The setting of this historical, archeological and folk-art museum is incredibly picturesque, surrounded by a park of sculptures made from local sandstone. Visitors can explore the grounds filled with the works of artists and masons inspired by the heroic defence of Busha. Each August artists meet here and create new works, making it possible to exhibit new sculptures every year.
The museum offers guided tours for US$5 per group; entry costs approximately US$1 per person with a surcharge of US$1 for each camera.
Busha’s Beauty out of Doors
Ecotourism is developing in Busha, where the scenery includes hills covered with woods of oak trees, acacia and hornbeam, plus bushes of dog rose, hawthorn and blackthorn. While these days, most visitors who stay overnight in cottages are satisfied with a visit to the museum and the nearby Guydamatsky ravine, I can lead anyone fond of walking on hikes further afield. Some routes are 10-15 kilometres long.
Far from the Guydamatsky ravine, which is a regular stop for tourists, is one of my favourite hikes. It takes in an old stone quarry that looks like a landscape from another planet. The bottom of the quarry appears absolutely lifeless under the burning sun, but seen from up close, life is found everywhere.

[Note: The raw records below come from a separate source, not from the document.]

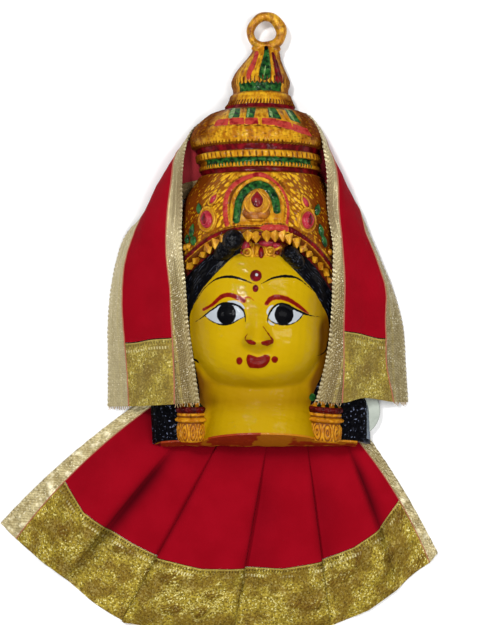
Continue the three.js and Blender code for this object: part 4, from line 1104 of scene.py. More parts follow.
def crown_body(x, y, angle, radius):
    """The same between the brow band and the first ring, with the distance above the band's line, where
    the hollows get less painted shade, and where brush strokes are laid on."""
    on_body = smooth(157.4, 156.4, y)
    around = angle * radius
    slant = around * np.sign(x - FACE_X) * 0.85 + y + 1.3 * waver(around, y, 14, 2)
    hatch = 0.5 * np.abs(np.sin(slant * math.pi / 2.9)) ** 0.8
    dashed = smooth(14, 18, np.abs(x + 2.6) + 0.4 * np.maximum(y - 148, 0))
    pattern = hatch * dashed
    near, _, out, along, _ = near_line(x, y, smooth_line(BROW_LINE), 16)
    out, along = filled(near, out, -20), filled(near, along, 0)
    out[((y > 127) & ~near) | (y > 139)] = 20
    above = smooth(1.4, 2.2, out)
    lift = pattern * above
    twist = np.abs(np.sin(along * math.pi / 2 + out * 1.3)) ** 0.6
    thick = 0.8 + 0.9 * smooth(-0.5, 1.5, x) * smooth(24, 16, x) + 0.3 * smooth(16, 24, np.abs(x))
    rope = band(out, -thick, thick)
    lift += (1 + 0.8 * twist) * np.sqrt(np.clip(1 - (out / (thick + 0.4)) ** 2, 0, 1))
    beads = 0.9 * bump(out - thick - 1.3, 0.8) * (0.4 + 0.6 * round_teeth(along, 1.7))
    lower = 0.8 * bump(out + BROW_BAND["lower_line"], 0.7)
    lift += (beads + lower) * (np.abs(out) < 14)
    for points, width, rise, pitch in ARCHES:
        near, away, _, run, _ = near_line(x, y, smooth_line(points), 5)
        away, run = filled(near, away, FAR), filled(near, run, 0)
        dots = 0.5 + 0.5 * round_teeth(run, pitch) if pitch else 1.0
        lift += rise * bump(away, width * 0.75) * dots * above
        if points is ARCH_PINK:
            pink_arch = width - away
    green_arch = stroke(x, y, ARCH_GREEN)
    lift += (0.9 + 0.4 * waver(x, y, 2.2, 3)) * smooth(-0.3, 1.4, green_arch)
    front_gold = patch(x, y, ARCH_GOLD)
    lift -= 0.15 * smooth(-0.5, 1.5, front_gold) * smooth(0.5, -0.5, green_arch)
    brighter = band(x, -1.2, 14.5)  # where the cord is painted a paler red
    red = union(np.minimum(rope, -brighter), 0.75 - np.abs(out + BROW_BAND["lower_line"]))
    # Brown under the brow teeth: painted shadow between them.
    teeth_bed = np.minimum(band(out, -6.4, -thick - 1.2), 1.0)
    # Painted shade on the sides that turn away from the middle.
    side_shade = smooth(0.62, 0.92, np.abs(angle + 0.02)) * smooth(1.5, 4, out) * on_body
    quiet = 1 - 0.8 * smooth(-0.5, 0.6, front_gold)
    painted = np.where(on_body > 0.5, FAR, -FAR)
    pink = union(pink_arch - 0.3 - 0.55 * smooth(2, 8, x), np.minimum(rope, brighter))
    paints = {"pink": np.minimum(pink, painted), "green": green_arch,
              "red": np.minimum(red, painted), "brown": np.minimum(teeth_bed, painted)}
    return lift * on_body, paints, out, side_shade, quiet, dashed * above * on_body


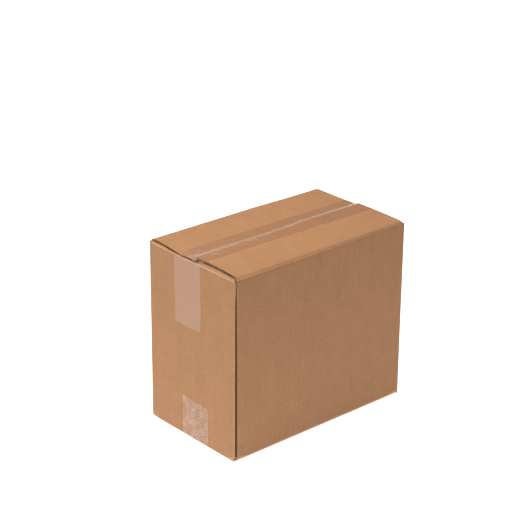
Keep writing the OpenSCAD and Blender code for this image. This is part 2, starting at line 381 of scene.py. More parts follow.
class Blank:
    """The flat blank, and the folds that make a carton of it.

    It lies in the near side's plane, with its outside forward.
    """

    PANELS = ("side", "end", "side", "end")
    # Place of a long upper flap's crease within its fold, from 0 on the panel to 1 on the flap
    CREASE_AT = 1 / 3
    # Distance from a fold or a flap's end to the first row of the mesh beside it
    BESIDE = 1.6 * MM
    # Film of glue between the tab and the end panel
    GLUE = 0.05 * MM
    # How far the joint's gape reaches from it, and how far the rise of a flap reaches below its crease
    JOINT_REACH = 12 * MM
    RISE_REACH = 25 * MM
    # Share of the corner reach at the joint's top, where the tab's fold meets the near side's crease
    JOINT_CORNER = 0.7

    def __init__(self, shape):
        self.shape = shape
        self.s = shape.s
        self.bm = bmesh.new()
        self.chord = 2 * math.sin(math.pi / 4 / self.s.fold_steps)
        self.plan()
        self.cut()
        self.tag()

    def arc(self, start, radius, way=1):
        """Lines of a fold that starts at a place, in the way that it is folded."""
        return [start + way * self.chord * radius * i for i in range(self.s.fold_steps + 1)]

    def plan(self):
        """Places of the panels and folds along the flat blank."""
        s, shape = self.s, self.shape
        radius = s.upright_fold
        left = -shape.end + s.board + self.GLUE + radius
        spans = [shape.end - radius - left, s.width - 2 * radius, s.length - 2 * radius]
        spans.append(s.width - radius - s.joint_gap)
        self.folds, self.panels = [self.arc(left, radius, -1)[::-1]], []
        u = left
        for i, span in enumerate(spans):
            self.panels.append((u, u + span))
            if i < 3:
                self.folds.append(self.arc(u + span, radius))
            u = self.folds[-1][-1]
        self.tab_edge = self.folds[0][0] - (s.tab - radius)
        flap = (shape.flap_x, shape.flap_y)
        self.flaps = []
        for i, (low, high) in enumerate(self.panels):
            if i == 0:
                span = (low, flap[0])
            elif i == 3:
                span = (low + shape.side - radius - flap[1], high)
            else:
                middle, half = (low + high) / 2, flap[i % 2]
                span = (middle - half, middle + half)
            self.flaps.append(span)

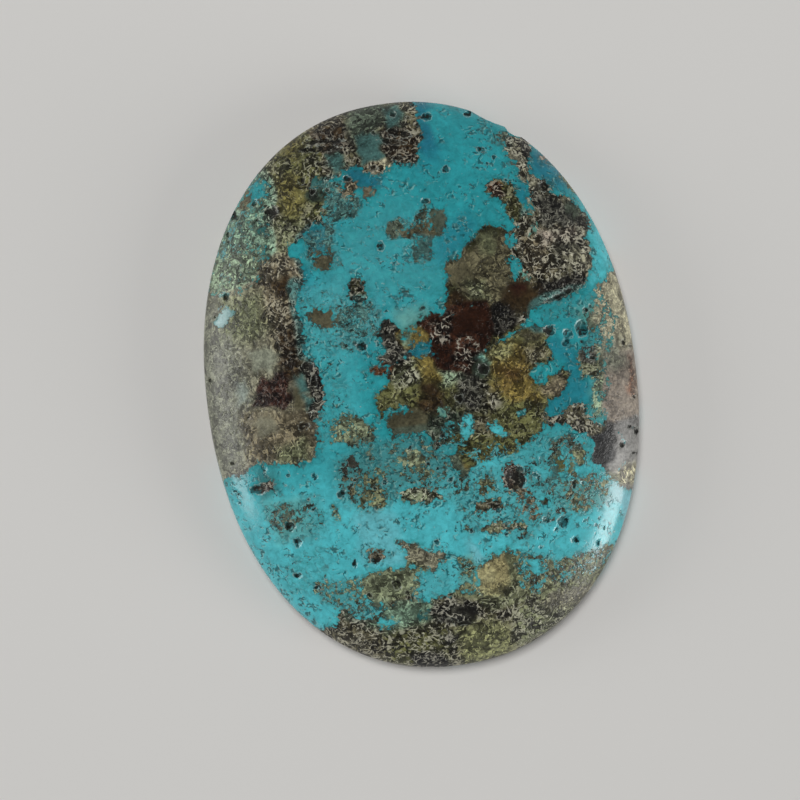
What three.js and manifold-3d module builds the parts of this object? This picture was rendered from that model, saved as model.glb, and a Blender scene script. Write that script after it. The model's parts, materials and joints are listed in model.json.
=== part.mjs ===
// A polished oval cabochon of turquoise in its grey-brown host rock, lying on its flat back.
// Millimetres, +Z up, +Y along the stone. The origin is the middle of the flat back.
// The stone is one solid: a low dome over an upright girdle, a small bevel round the back,
// and the pits, furrows and rim chips where the softer rock broke away in the cutting.

import * as THREE from "three";
import { mergeVertices } from "three/addons/utils/BufferGeometryUtils.js";
import Module from "manifold-3d";

// The oval seen from above.
const LENGTH = 40.0;
const WIDTH = 30.4;
const OVAL_POWER = 2.16; // 2 is a true ellipse, and a little more fills out its shoulders

// The height, from the back upwards.
const BEVEL_WIDTH = 0.45; // the bevel round the back, and how far it comes in
const BEVEL_HEIGHT = 0.4;
const GIRDLE_TOP = 1.6; // where the upright girdle ends and the dome begins
const GIRDLE_DRAFT = 0.15; // the girdle leans in by this much
const DOME_RISE = 4.0;
const DOME_SPREAD = 2.6; // over 2, so the middle is flat and the shoulders are round
const DOME_SHOULDER = 1.4; // over 1, so the dome meets the girdle smoothly

// How finely the smooth body is faceted.
const AROUND = 108;
const DOME_STEPS = 18;

const STONE_COLOUR = 0x3fa1ab;
const STONE_ROUGHNESS = 0.28;

// Pits in the dome: [x, y, half width across X, half width across Y, depth].
const PITS = [
  [-12.0, 12.2, 0.2, 0.24, 0.2],
  [-11.3, 13.4, 0.34, 0.42, 0.26],
  [-9.75, 14.1, 0.2, 0.26, 0.2],
  [-8.7, 13.2, 0.5, 0.42, 0.22],
  [-6.3, 15.1, 0.3, 0.24, 0.26],
  [-6.2, 12.0, 0.24, 0.3, 0.26],
  [-3.15, 14.7, 0.36, 0.2, 0.22],
  [-1.2, 15.25, 0.36, 0.24, 0.24],
  [0.6, 18.9, 0.26, 0.24, 0.2],
  [2.9, 18.4, 0.4, 0.34, 0.22],
  [5.8, 18.3, 0.3, 0.24, 0.24],
  [3.7, 14.4, 0.24, 0.28, 0.2],
  [6.3, 15.5, 0.34, 0.22, 0.22],
  [2.0, 12.4, 0.36, 0.22, 0.22],
  [-1.5, 9.7, 0.34, 0.38, 0.16],
  [10.3, 12.4, 0.36, 0.34, 0.32],
  [-14.6, 2.3, 0.2, 0.22, 0.22],
  [-12.6, 7.9, 0.2, 0.3, 0.24],
  [-3.75, 3.1, 0.36, 0.38, 0.34],
  [4.3, 0.45, 0.42, 0.38, 0.28],
  [9.2, 2.45, 0.46, 0.4, 0.2],
  [10.4, 2.0, 0.38, 0.34, 0.26],
  [10.2, 1.45, 0.26, 0.26, 0.34],
  [11.45, 2.3, 0.46, 0.62, 0.34],
  [14.4, -5.3, 0.24, 0.32, 0.3],
  [13.2, -6.15, 0.22, 0.2, 0.2],
  [14.1, -6.8, 0.22, 0.18, 0.24],
  [9.4, -8.3, 0.2, 0.36, 0.26],
  [5.4, -7.3, 0.72, 0.92, 0.34],
  [8.35, -10.75, 0.44, 0.44, 0.36],
  [9.0, -12.1, 0.28, 0.24, 0.32],
  [10.65, -12.6, 0.18, 0.18, 0.22],
  [7.2, -10.4, 0.32, 0.22, 0.2],
  [-0.5, -10.85, 0.24, 0.2, 0.2],
  [-3.6, -13.4, 0.3, 0.4, 0.4],
  [-4.8, -11.4, 0.38, 0.34, 0.3],
  [-6.3, -11.6, 0.2, 0.36, 0.24],
  [-8.2, -5.25, 0.2, 0.22, 0.26],
  [-12.2, -5.6, 0.6, 0.38, 0.22],
  [-10.4, -8.45, 0.4, 0.38, 0.32],
  [-10.05, -9.6, 0.28, 0.38, 0.26],
  [-10.4, -11.9, 0.3, 0.2, 0.24],
  [-6.5, -6.7, 0.34, 0.28, 0.28],
  [-9.1, -12.95, 0.32, 0.18, 0.22],
  [-8.4, -1.7, 0.42, 0.26, 0.28],
  [-7.6, 2.3, 0.4, 0.36, 0.24],
  [-7.3, 1.2, 0.28, 0.5, 0.24],
];

// Furrows in the dome, where thin beds of rock weathered out:
// [from x, from y, to x, to y, half width, depth].
const FURROWS = [
  [-5.9, 17.85, -3.0, 17.5, 0.2, 0.24],
  [-6.3, 17.3, -3.2, 17.0, 0.22, 0.28],
  [-5.2, 16.1, -4.1, 16.05, 0.16, 0.22],
  [0.0, 17.75, 1.7, 17.15, 0.26, 0.3],
  [-0.55, 17.15, 1.3, 16.65, 0.24, 0.3],
  [0.1, 15.75, 1.0, 15.6, 0.16, 0.22],
  [-1.0, -16.3, 0.2, -16.55, 0.22, 0.26],
  [-0.2, -16.7, 1.2, -16.85, 0.18, 0.24],
  [3.2, -8.75, 4.1, -9.0, 0.18, 0.24],
  [9.0, 4.3, 11.6, 5.15, 0.18, 0.2],
];

// Chips off the rim: [direction in degrees from +X, half length along the rim, depth into it].
const CHIPS = [
  [66, 1.9, 0.42],
  [61.8, 0.85, 0.54],
  [-63, 0.8, 0.12],
  [-97, 1.7, 0.2],
];
const CHIP_MIDDLE = 0.8; // the height of a chip's middle
const CHIP_REACH = 2.0; // how far a chip runs up and down from there

const LEFT_OUT = 0.35; // the share of a pit's cutter that stands above the dome

// The oval's radius from its middle, in the direction of an angle.
function ovalRadius(angle) {
  const across = Math.abs(Math.cos(angle) / (WIDTH / 2)) ** OVAL_POWER;
  const along = Math.abs(Math.sin(angle) / (LENGTH / 2)) ** OVAL_POWER;
  return (across + along) ** (-1 / OVAL_POWER);
}

// The dome's height at a share of the way from the crown to its edge.
function domeHeight(share) {
  return GIRDLE_TOP + DOME_RISE * (1 - share ** DOME_SPREAD) ** (1 / DOME_SHOULDER);
}

// The dome's height over a point of the plan.
function surfaceHeight(x, y) {
  const edge = ovalRadius(Math.atan2(y, x)) - GIRDLE_DRAFT;
  return domeHeight(Math.min(1, Math.hypot(x, y) / edge));
}

// The rows of the section, from the middle of the back out, up the girdle and over to the crown.
function sectionRows() {
  const rows = [
    { share: 0, inset: 0, z: 0 },
    { share: 1, inset: BEVEL_WIDTH, z: 0 },
    { share: 1, inset: 0, z: BEVEL_HEIGHT },
    { share: 1, inset: GIRDLE_DRAFT, z: GIRDLE_TOP },
  ];
  for (let step = DOME_STEPS - 1; step > 0; step--) {
    const share = Math.sin((step / DOME_STEPS) * (Math.PI / 2)) ** (2 / DOME_SPREAD);
    rows.push({ share, inset: GIRDLE_DRAFT * share, z: domeHeight(share) });
  }
  rows.push({ share: 0, inset: 0, z: domeHeight(0) });
  return rows;
}

// The smooth body: a turned section whose rings are then stretched from circles to the oval.
function smoothBody() {
  const rows = sectionRows();
  const section = rows.map((row) => new THREE.Vector2(row.share, row.z));
  const body = new THREE.LatheGeometry(section, AROUND);
  const position = body.attributes.position;
  for (let i = 0; i < position.count; i++) {
    const row = rows[i % rows.length];
    const turn = Math.floor(i / rows.length) % AROUND;
    const angle = (turn / AROUND) * 2 * Math.PI;
    const radius = ovalRadius(angle) * row.share - row.inset;
    position.setXYZ(i, radius * Math.cos(angle), radius * Math.sin(angle), row.z);
  }
  return body;
}

// A pit's cutter: a flattened ball, sunk into the dome.
function pitCutter([x, y, halfX, halfY, depth]) {
  const high = surfaceHeight(x, y) + depth * LEFT_OUT;
  return new THREE.IcosahedronGeometry(1, 1)
    .scale(halfX, halfY, depth * (1 + LEFT_OUT))
    .translate(x, y, high);
}

// A furrow's cutter: a long flattened ball laid between its two ends.
function furrowCutter([fromX, fromY, toX, toY, halfWidth, depth]) {
  const [x, y] = [(fromX + toX) / 2, (fromY + toY) / 2];
  const halfLength = Math.hypot(toX - fromX, toY - fromY) / 2;
  const slope = surfaceHeight(toX, toY) - surfaceHeight(fromX, fromY);
  const high = (surfaceHeight(toX, toY) + surfaceHeight(fromX, fromY)) / 2 + depth * LEFT_OUT;
  return new THREE.IcosahedronGeometry(1, 1)
    .scale(halfLength, halfWidth, depth * (1 + LEFT_OUT))
    .rotateY(-Math.atan2(slope, 2 * halfLength))
    .rotateZ(Math.atan2(toY - fromY, toX - fromX))
    .translate(x, y, high);
}

// A chip's cutter: a ball outside the rim whose nearest part reaches into it by the chip's depth.
function chipCutter([direction, halfLength, depth]) {
  const angle = THREE.MathUtils.degToRad(direction);
  const round = (halfLength ** 2 + depth ** 2) / (2 * depth);
  const high = CHIP_REACH / Math.sqrt(1 - (1 - depth / round) ** 2);
  const away = ovalRadius(angle) + round - depth;
  return new THREE.IcosahedronGeometry(1, 4)
    .scale(round, round, high)
    .translate(away * Math.cos(angle), away * Math.sin(angle), CHIP_MIDDLE);
}

const wasm = await Module();
wasm.setup();

// A closed geometry as a solid that can be cut.
function solidOf(geometry) {
  const bare = geometry.clone();
  bare.deleteAttribute("normal");
  bare.deleteAttribute("uv");
  const merged = mergeVertices(bare, 1e-4);
  return new wasm.Manifold(
    new wasm.Mesh({
      numProp: 3,
      vertProperties: new Float32Array(merged.attributes.position.array),
      triVerts: new Uint32Array(merged.index.array),
    }),
  );
}

// A solid back as a geometry with flat facets.
function geometryOf(solid) {
  const { vertProperties, triVerts } = solid.getMesh();
  const geometry = new THREE.BufferGeometry();
  geometry.setAttribute("position", new THREE.BufferAttribute(vertProperties, 3));
  geometry.setIndex(new THREE.BufferAttribute(triVerts, 1));
  const faceted = geometry.toNonIndexed();
  faceted.computeVertexNormals();
  return faceted;
}

const cutters = [
  ...PITS.map(pitCutter),
  ...FURROWS.map(furrowCutter),
  ...CHIPS.map(chipCutter),
];
const cut = cutters.reduce(
  (stone, cutter) => stone.subtract(solidOf(cutter)),
  solidOf(smoothBody()),
);

const cabochon = new THREE.Mesh(
  geometryOf(cut),
  new THREE.MeshStandardMaterial({
    color: STONE_COLOUR,
    roughness: STONE_ROUGHNESS,
    metalness: 0,
  }),
);
cabochon.name = "turquoise_cabochon";

const part = new THREE.Group();
part.add(cabochon);

export default part;
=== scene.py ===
# %% [markdown]
# # A turquoise cabochon
# The object is an oval of turquoise, cut with the rock it grew in and polished to a low dome.
# Gem cutters call such a stone a cabochon. It lies on its flat back, seen from straight above.
# The packed CAD model gives its size and its place. This lesson adds what a solid alone can't
# show: the veins and patches of rock, the crumbly grain, the finest pits, the polish and the
# lapped back.

import json
import math

import bmesh
import bpy
import numpy as np
from mathutils import Matrix, Vector, noise

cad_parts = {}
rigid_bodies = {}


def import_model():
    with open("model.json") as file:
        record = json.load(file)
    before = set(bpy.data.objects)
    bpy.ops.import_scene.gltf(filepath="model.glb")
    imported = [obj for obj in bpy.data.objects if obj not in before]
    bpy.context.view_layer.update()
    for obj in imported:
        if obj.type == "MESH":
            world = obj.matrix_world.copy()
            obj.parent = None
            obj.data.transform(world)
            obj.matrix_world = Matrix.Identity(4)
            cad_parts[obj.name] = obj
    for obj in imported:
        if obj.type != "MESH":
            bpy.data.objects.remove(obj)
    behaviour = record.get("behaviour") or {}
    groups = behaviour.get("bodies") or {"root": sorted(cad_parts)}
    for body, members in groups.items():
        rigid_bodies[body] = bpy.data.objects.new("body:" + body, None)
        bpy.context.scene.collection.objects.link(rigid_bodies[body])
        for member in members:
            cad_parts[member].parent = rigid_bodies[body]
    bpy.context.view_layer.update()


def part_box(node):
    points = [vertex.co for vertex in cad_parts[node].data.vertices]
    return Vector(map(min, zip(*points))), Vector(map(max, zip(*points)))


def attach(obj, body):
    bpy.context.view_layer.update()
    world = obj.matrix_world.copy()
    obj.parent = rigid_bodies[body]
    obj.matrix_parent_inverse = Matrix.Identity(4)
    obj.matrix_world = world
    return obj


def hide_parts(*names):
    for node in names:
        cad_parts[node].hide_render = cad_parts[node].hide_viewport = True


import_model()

# %% [markdown]
# ## The sizes
# The outline is a superellipse: an oval whose shoulders are a little fuller than an ellipse's.
# Its half width, half length and height come from the CAD solid's box, so that the two agree.
# Lengths in this lesson are in millimetres until the mesh is made, because a stone is thought of
# in millimetres. Blender and the CAD model count in metres.

# %% Sizes of the stone, in millimetres
MM = 0.001
low_corner, high_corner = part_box("turquoise_cabochon")
HALF_WIDTH = (high_corner[0] - low_corner[0]) / 2 / MM
HALF_LENGTH = (high_corner[1] - low_corner[1]) / 2 / MM
OVAL_POWER = 2.16

GIRDLE_TOP = 1.6
GIRDLE_DRAFT = 0.15
BEVEL_WIDTH = 0.45
BEVEL_HEIGHT = 0.4
DOME_RISE = (high_corner[2] - low_corner[2]) / MM - GIRDLE_TOP
DOME_SPREAD = 2.6
DOME_SHOULDER = 1.4


def oval_radius(angle):
    """How far the outline is from the middle, in each direction."""
    across = np.abs(np.cos(angle) / HALF_WIDTH) ** OVAL_POWER
    along = np.abs(np.sin(angle) / HALF_LENGTH) ** OVAL_POWER
    return (across + along) ** (-1 / OVAL_POWER)


def dome_height(share):
    """The height at a share of the way from the crown out to the girdle."""
    return GIRDLE_TOP + DOME_RISE * (1 - share**DOME_SPREAD) ** (1 / DOME_SHOULDER)


print(f"half width {HALF_WIDTH:.2f} mm, half length {HALF_LENGTH:.2f} mm, dome {DOME_RISE:.2f} mm")

# %% [markdown]
# ## The camera
# The photograph was taken from straight above, with the stone's long axis leaning a little to the
# left. A long lens from a short way up keeps the sides from showing. The camera is turned about the
# line of sight instead of turning the stone, because the stone stays in the CAD model's frame.

# %% Camera
STONE_LEAN = math.radians(8)
VIEW_MIDDLE = Vector((-1.65, -0.87, 0)) * MM
FRAME_WIDTH = 56.24 * MM
LENS = 90
SENSOR = 36
PICTURED_HEIGHT = 1.2 * MM
CLIP_NEAR, CLIP_FAR = 0.01, 10

camera_data = bpy.data.cameras.new("camera")
camera_data.lens = LENS
camera_data.sensor_width = SENSOR
camera_data.clip_start = CLIP_NEAR
camera_data.clip_end = CLIP_FAR
camera = bpy.data.objects.new("camera", camera_data)
bpy.context.scene.collection.objects.link(camera)
camera_height = FRAME_WIDTH * LENS / SENSOR
camera.location = VIEW_MIDDLE + Vector((0, 0, camera_height + PICTURED_HEIGHT))
camera.rotation_euler = (0, 0, -STONE_LEAN)
bpy.context.scene.camera = camera
print(f"camera {camera_height / MM:.0f} mm above the stone")

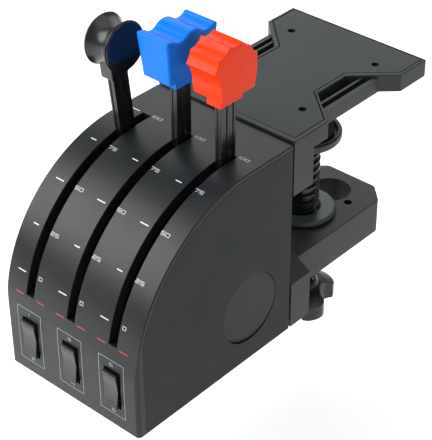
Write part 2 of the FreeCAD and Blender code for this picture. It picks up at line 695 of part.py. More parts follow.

When you go to this place, you pass an old well from which you can pull up a bucket and drink cold, clean water. On onee side of the road to the quarry is a forest; on the other lies a field with dog rose bushes.
In September, many plants bloom or produce berries around Busha. Walking here, visitors can also spot local animals such as wild pigs, hares, squirrels and foxes that often come into our yards to steal chickens. Near houses we also see polecats and weasels (that also hunt chickens) and raptors such as kites circling high above. It’s not for nothing the saying that says chicks are to be counted in autumn.
Local Artists and Craftswomen
Forty kilometres from Busha, in the village of Bukatinka, live a famous local artist and mason, Alex Alioshkin, and his fellow artist and wife, Ludmila Alioshkina. Alioshkin, whose work style is an amazing fantasy of Old Rus themes, has his own museum installed in three very old clay houses. Creation for him is his life; he’s unable to think about money when he has inspiration.
Getting to the local artists’ house is as much of a trip as the art. You have to go by cart across 15 kilometres of fields. I will never forget my first cart trip to his place. I saw a small foal running nearby. In his yard two months ago, I saw two very interesting sculptures, one of Ringo Starr and other of a very famous song writer and poet named Vladimir Vysotsky. They inspired me so, because I liked Alioshkin’s manner and wanted to help support his work, I asked him to paint my cabin. His wife makes beautiful objects from clay; from her I commissioned cups, dishes, etc. As a result, the inside of my home is adorned with Ukrainian ethnic artefacts and fantasy wall murals.
Another nearby village is famous for its Ukrainian embroidery. With skills passed from generation to generation, women work during long winter nights using satin-stitch and cross-stitch techniques to make towels, carpets and rugs, mens ‘and women’s shirts, and long dresses with embroidered sleeves. Prices depend on the detail of the work, and begin at around US$40.
The Wonders of Winemaking
Close to Busha, the village of Mykhailivka has been famous since Soviet for wine making. Local here make a variety kinds of wine – dry, table, dessert, red, white and pink. The harvest season and wine-making spectacle are in September, when by advance appointment, it’s possible to observe at least some parts of the process. Wine tasting can be done all year long.
I make wine myself, but it’s a small amount compared with the quantity people make in this village. I don’t have 500-litre barrels, for example; I make wine in plastic barrels and, after the second fermentation, I pour it in glass jars. This year will be a good crop for my red grapes.
Helping People Feel at Home
In my own house – which has a bedroom, living room and big veranda – I can accommodate 3-4 people from the middle of April until the end of September. I have hot water, as well as a shower and indoor toilet. Other ladies in the village can also host visitors.
Accommodation in Busha is cheap – $10 per night – and for food you will just need to let your hosts know in advance. Everyone in the village has their own vegetable garden and almost all people keep a cow, so fresh milk is readily available. Local specialties include stuffed cabbage, vareniki and our famous national dish, called borsch. It is said that for every chef alive there are as many ways to make borsch.
What I like most about my life in Busha are the calmness and bounty. Everything that nature can give is near at hand – the sunsets and sunrises I can watch from my yard, the frogs’ concerts in the river at night and the birds singing that I enjoy with every day.